October 01, 2012

I Spy

It’s that time of year when gardens tend to over produce. I am amazed that every day I can find vegetables that I missed picking the previous day. I can understand cucumbers being overlooked because they blend so well with the leaves. But for the life of me I can’t understand ripe tomatoes – bright red, orange and yellow – that are able to escape my contortions of bending, stooping and lifting of leaves. Transferring this image to fellow believers makes me laugh. No doubt I’ve been guilty there as well of overlooking the Fruit of the Spirit that they produce.

1 comment:

Steve Corey said...

Gail;

-----I’ve written a number of times about the mental and emotional problems of my mid-twenties which God helped me overcome. I could have sought psychiatric direction. But the evening I determined to face and battle those problems, I knew the only direction that could be ultimately victorious comes from God by His Spirit through Truth itself: Jesus Christ. So my next thought was the desire to know what went wrong in me from the dusty attic of my mind to the cobweb laced basement of my heart. I asked God to guide me out of that dysfunctional psychology in a manner that would teach me how the soul works. He did. My heart and mind are now full of thanks to Him and praise and wonder for Him.
-----I fluster when I charge back and forth looking for something in particular while not seeing it under my nose at the crossing of every different path I’ve taken at least three times before. And I swear this seems to happen once a day or more! I hate to say it, but I feel almost as much relief when I see Char engaged in such fruitless searching as I feel frustration when I’m caught in it myself. (Often Char’s the one who finds what I was looking for.)
-----The relief is that this problem of not seeing is not a character issue alone. It is actually an effect of the way our brains are physically wired. And there is a response to it that will help. Eye-sight is processed in one area of the brain, while the application of meaning to visual pattern recognition happens in a couple other areas. Consciousness is the function of many areas of the brain working in coordination, giving rise to not only registered meanings of what we see and hear in the moment, but also registering the many reflections that sensations cause while maintaining some of the course thoughts and emotions have currently been playing through the mind. When all this is harmonious, mental clutter is low. Then the processing of the primary senses (sight, sound, etc) interacts well with the processes of pattern recognition and meaning. Those bright red, orange, and yellow tomatoes become quickly found. But it is when all of these processes are cluttered by too much mental activity or too much topical variety that chaos begins to interfere with the co-ordination between visual input and the recognition of what is seen.
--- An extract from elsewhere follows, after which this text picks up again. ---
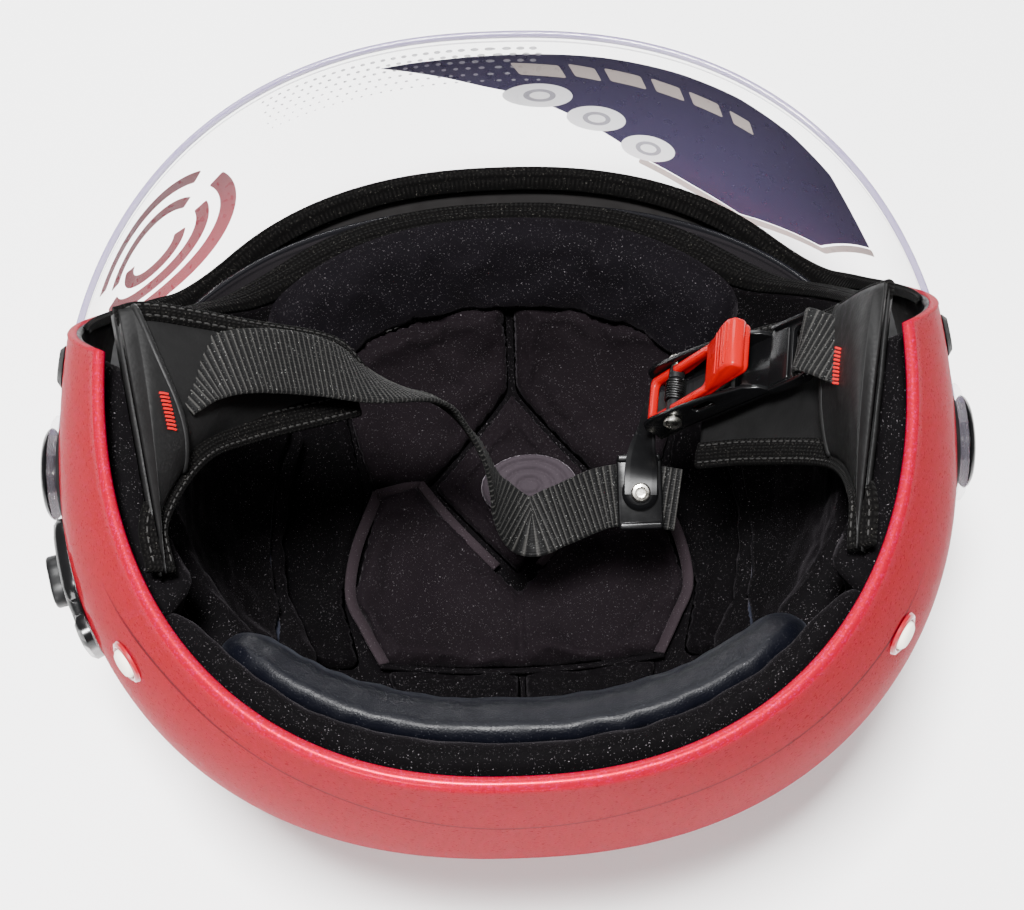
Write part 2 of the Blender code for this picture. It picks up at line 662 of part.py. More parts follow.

Consequently, those bright red tomatoes can be right out in the open, squished against the nose, and still not register upon the mind.
-----It is not that the activity consuming the mind was necessarily wrong or bad or sinful at all that one or both of the mental processes were insensitive to the impoertant topic - tomato. The sum of that activity could have been gloriously right, truthful, and blissfully wonderful contemplations of the Lord and His Scripture and life. It’s just that the mental processes were not those of see-and-recognize-tomato.
-----The very same thing happens when we are amongst our brothers and sisters. God does fill our hearts and minds with wondrous thoughts and feelings about Him and others and His creation and Word and all things pertaining to the truth of what He has been doing and is and will be doing. But in as much as each one of us is a mental and emotional context subtly different in many ways from any other, these thoughts and feelings consuming our souls are rather tailor made to the individual. So when we get around others, if we do not lower the degree of our own tailor made mental activity towards the Lord or whatever else, we can directly experience the mental activities of others all day long and never recognize their fruitful characteristics, the truth of their ideas, or worst of all, the reality of their needs.